The transition between the tracks "Harvester of Eyes" and "Flaming Telepaths" is marked by a piece of classical music played on a music box. Members of the band recall that it was something the sound engineer had found on an unlabeled recording, but they could not identify it. The piece and its composer were uncredited on the album. It has since been identified as an excerpt from a waltz by Ion Ivanovici called Waves of the Danube (Donauwellen). The source of the original recording remains a mystery.

"Career of Evil" was the inspiration for the title of the 2015 novel of the same name written by J.K. Rowling under the pen name Robert Galbraith.

The compilation Don't Fear the Reaper: The Best of Blue Öyster Cult contains a version of "Flaming Telepaths" without the music box intro. The original version with the complete sound effects is found on the compilation Workshop of the Telescopes.

The psychedelic folk group Espers covers "Flaming Telepaths" on their CD The Weed Tree in 2005.

==Release history==
In addition to the conventional 2 channel stereo version, the album was also released in a 4 channel quadraphonic version in 1974. The quad mix appeared on both LP record and 8-track tape. The quad LP release was encoded in the SQ matrix system.

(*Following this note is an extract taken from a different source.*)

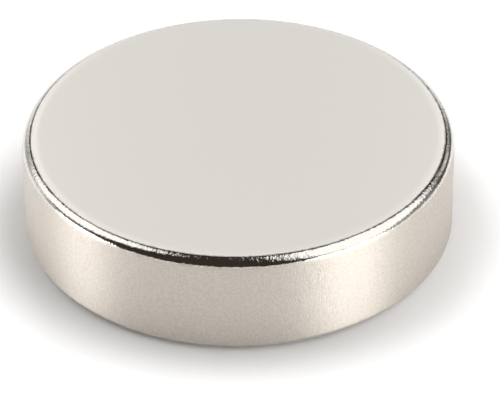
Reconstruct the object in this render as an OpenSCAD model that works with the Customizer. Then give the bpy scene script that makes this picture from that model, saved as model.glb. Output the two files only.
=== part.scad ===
// Disc magnet: one pressed, sintered and ground disc of magnet alloy, with its edges
// tumbled round and the whole body plated in nickel. The origin is the centre of the
// face that it rests on, and +Z is the disc's axis.

/* [Disc] */
// Diameter over the plated side
disc_d = 20; // [8:0.5:60]
// Thickness over the two plated faces
disc_h = 5; // [2:0.5:20]

/* [Edges] */
// Radius of the tumbled edge round the upper face
upper_edge_r = 0.5; // [0.1:0.05:0.9]
// Radius of the tumbled edge round the lower face
lower_edge_r = 0.5; // [0.1:0.05:0.9]

/* [Hidden] */
// Number of flats that draw a full circle
$fn = 128;
// How far a cut runs past the metal
past = 0.2;
disc_r = disc_d / 2;

// What tumbling takes off a square corner. The corner is at the origin, with the metal
// towards -X and -Y, and the arc meets both sides of the corner at a tangent.
module corner_waste(edge_r) {
    translate([-edge_r, -edge_r])
        difference() {
            square(edge_r + past);
            circle(r = edge_r);
        }
}

// Half of the section, from the axis out to the ground side.
module disc_section() {
    difference() {
        square([disc_r, disc_h]);
        translate([disc_r, disc_h]) corner_waste(upper_edge_r);
        translate([disc_r, 0]) mirror([0, 1]) corner_waste(lower_edge_r);
    }
}

// The magnet is one solid: its section turned once round the axis.
module magnet_disc() {
    color("#cfcac4") rotate_extrude() disc_section();
}

magnet_disc();
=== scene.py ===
# %% [markdown]
# A disc magnet is one coin of pressed and sintered alloy. It is ground flat, tumbled until
# its edges are round, and plated all over in nickel. The finished piece has three kinds of
# skin: a satin face, a mirror-bright rounded edge and a finely grained side. This lesson
# builds that one piece over the fixed CAD model, then lights it as a small studio would.

# %% Load the fixed frame
import math

import bpy
import numpy as np
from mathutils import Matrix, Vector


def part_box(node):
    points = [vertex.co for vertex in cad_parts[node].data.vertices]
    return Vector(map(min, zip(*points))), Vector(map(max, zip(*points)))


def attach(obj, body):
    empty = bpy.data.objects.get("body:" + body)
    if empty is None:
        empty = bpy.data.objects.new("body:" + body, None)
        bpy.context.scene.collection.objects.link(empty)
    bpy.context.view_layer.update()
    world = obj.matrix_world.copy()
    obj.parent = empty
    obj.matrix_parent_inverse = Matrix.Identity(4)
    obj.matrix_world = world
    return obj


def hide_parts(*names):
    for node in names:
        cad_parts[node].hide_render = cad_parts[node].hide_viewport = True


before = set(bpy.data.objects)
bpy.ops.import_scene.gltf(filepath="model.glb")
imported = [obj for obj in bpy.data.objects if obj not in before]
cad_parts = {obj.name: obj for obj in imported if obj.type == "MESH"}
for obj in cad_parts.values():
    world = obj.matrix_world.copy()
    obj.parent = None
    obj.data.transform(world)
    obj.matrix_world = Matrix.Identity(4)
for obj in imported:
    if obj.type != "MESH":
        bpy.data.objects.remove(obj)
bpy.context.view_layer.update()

disc_low, disc_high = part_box("magnet_disc")
DISC_R = (disc_high.x - disc_low.x) / 2
DISC_H = disc_high.z - disc_low.z
MM = 0.001
print(f"the CAD disc is {2 * DISC_R / MM:.2f} mm across and {DISC_H / MM:.2f} mm thick")

# %% [markdown]
# The camera comes first, because every later choice is judged through it. The magnet is
# seen through a long lens from about 35 degrees above the table, so the ellipse of the
# face is almost a parallel view. The lens is given by the number of pixels that one metre
# at one metre's distance would fill, which is how a fitted camera is usually written down.

# %% The camera
PHOTO_W = 500
CAMERA_HEIGHT_DEG = 35.50
CAMERA_ROLL_DEG = -0.685
CAMERA_DISTANCE = 0.169
FOCAL_PX = 3623.9
SHIFT_X_PX = 11.4
SHIFT_Y_PX = -25.2


def aim_camera(height_deg, roll_deg, distance):
    """Camera matrix: it stands at the given height angle on the -Y side, looks at the
    middle of the disc, and is rolled about its own line of sight."""
    height, roll = math.radians(height_deg), math.radians(roll_deg)
    back = np.array([0.0, -math.cos(height), math.sin(height)])
    level_right = np.array([1.0, 0.0, 0.0])
    level_up = np.cross(level_right, -back)
    right = math.cos(roll) * level_right + math.sin(roll) * level_up
    up = -math.sin(roll) * level_right + math.cos(roll) * level_up
    matrix = np.eye(4)
    matrix[:3, :3] = np.stack([right, up, back], axis=1)
    matrix[:3, 3] = np.array([0.0, 0.0, DISC_H / 2]) + back * distance
    return matrix


camera_data = bpy.data.cameras.new("camera")
camera_data.sensor_width = 36.0
camera_data.lens = FOCAL_PX / PHOTO_W * camera_data.sensor_width
camera_data.shift_x = SHIFT_X_PX / PHOTO_W
camera_data.shift_y = SHIFT_Y_PX / PHOTO_W
camera_data.clip_start = 0.01
camera_data.clip_end = 10.0
camera = bpy.data.objects.new("camera", camera_data)
bpy.context.scene.collection.objects.link(camera)
camera.matrix_world = aim_camera(CAMERA_HEIGHT_DEG, CAMERA_ROLL_DEG, CAMERA_DISTANCE).T
bpy.context.scene.camera = camera
bpy.context.scene.view_settings.view_transform = "Standard"
print(f"the lens is {camera_data.lens:.0f} mm at {CAMERA_DISTANCE:.3f} m")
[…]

The album was reissued on the Super Audio CD format in 2016 by Audio Fidelity. This edition contains both the stereo and quad mixes.

==Accolades==

| Publication | Country | Accolade | Year | Rank |
|---|---|---|---|---|
| NME | UK | Albums of the Year^{[citation needed]} | 1974 | 13 |
| Dave Marsh & Kevin Stein | U.S. | The Best of the Album Chartmakers by Year: 1974 | 1981 | 36 |
| Kerrang! | UK | The 100 Greatest Heavy Metal Albums of All Time^{[citation needed]} | 1989 | 22 |
| Mojo | UK | Mojo 1000 - The Ultimate CD Buyers Guide | 2001 | No order |
| Rolling Stone | U.S. | The 50 Coolest Records of All Time | 2002 | 47 |

==Track listing==

Side one
| No. | Title | Lyrics | Music | Lead vocals | Length |
|---|---|---|---|---|---|
| 1. | "Career of Evil" | Patti Smith | Albert Bouchard | Bloom, A. Bouchard | 3:59 |
| 2. | "Subhuman" |  | Bloom |  | 4:39 |
| 3. | "Dominance and Submission" |  | Bloom, A. Bouchard | A. Bouchard | 5:23 |
| 4. | "ME 262" |  | Bloom, Donald Roeser |  | 4:48 |

Side two
| No. | Title | Lyrics | Music | Lead vocals | Length |
|---|---|---|---|---|---|
| 5. | "Cagey Cretins" | Richard Meltzer | A. Bouchard | Bloom, A. Bouchard, Joe Bouchard | 3:16 |
| 6. | "Harvester of Eyes" | Meltzer | Bloom, Roeser |  | 4:42 |
| 7. | "Flaming Telepaths" |  | Bloom, A. Bouchard, Roeser |  | 5:20 |
| 8. | "Astronomy" |  | A. Bouchard, J. Bouchard |  | 6:28 |

2001 CD remaster bonus tracks
| No. | Title | Lyrics | Music | Lead vocals | Length |
|---|---|---|---|---|---|
| 9. | "Boorman the Chauffeur" (outtake from the Secret Treaties sessions) | Joe Bouchard | Joe Bouchard, Murray Krugman | J. Bouchard | 3:13 |
| 10. | "Mommy" (outtake from the Secret Treaties sessions) | Richard Meltzer | Eric Bloom |  | 3:32 |
| 11. | "Mes Dames Sarat" (outtake from the Secret Treaties sessions) | Allen Lanier | Allen Lanier |  | 4:07 |
| 12. | "Born to Be Wild" (non LP single) | Mars Bonfire | Mars Bonfire |  | 3:40 |
| 13. | "Career of Evil" (single version) | Patti Smith | Albert Bouchard |  | 3:00 |
| Total length: |  |  |  |  | 56:07 |

==Personnel==
- Band members
- Eric Bloom – vocals, stun guitar, keyboards
- Donald "Buck Dharma" Roeser – lead guitar
- Allen Lanier – keyboards, rhythm guitar, synthesizers, second lead guitar on track 11
- Joe Bouchard – bass, vocals
- Albert Bouchard – drums, vocals

- Production
- Murray Krugman, Sandy Pearlman – producers
- Tim Geelan, Jerry Smith – engineers
- Lehman Yates, Lou Schlossberg – recording
- John Berg – cover design
- Bruce Dickinson – production (2001 remaster)
- Thom Cadley – mixing on tracks 10 and 11 (2001 remaster)
- Vic Anesini – remastering (2001 remaster)

==Charts==

| Chart (1974) | Peak position |
|---|---|
| Canada Top Albums/CDs (RPM) | 54 |
| US Billboard 200 | 53 |

== Certifications ==

| Region | Certification | Certified units/sales |
| United States (RIAA) | Gold | 500,000^{^} |
^{^} Shipments figures based on certification alone.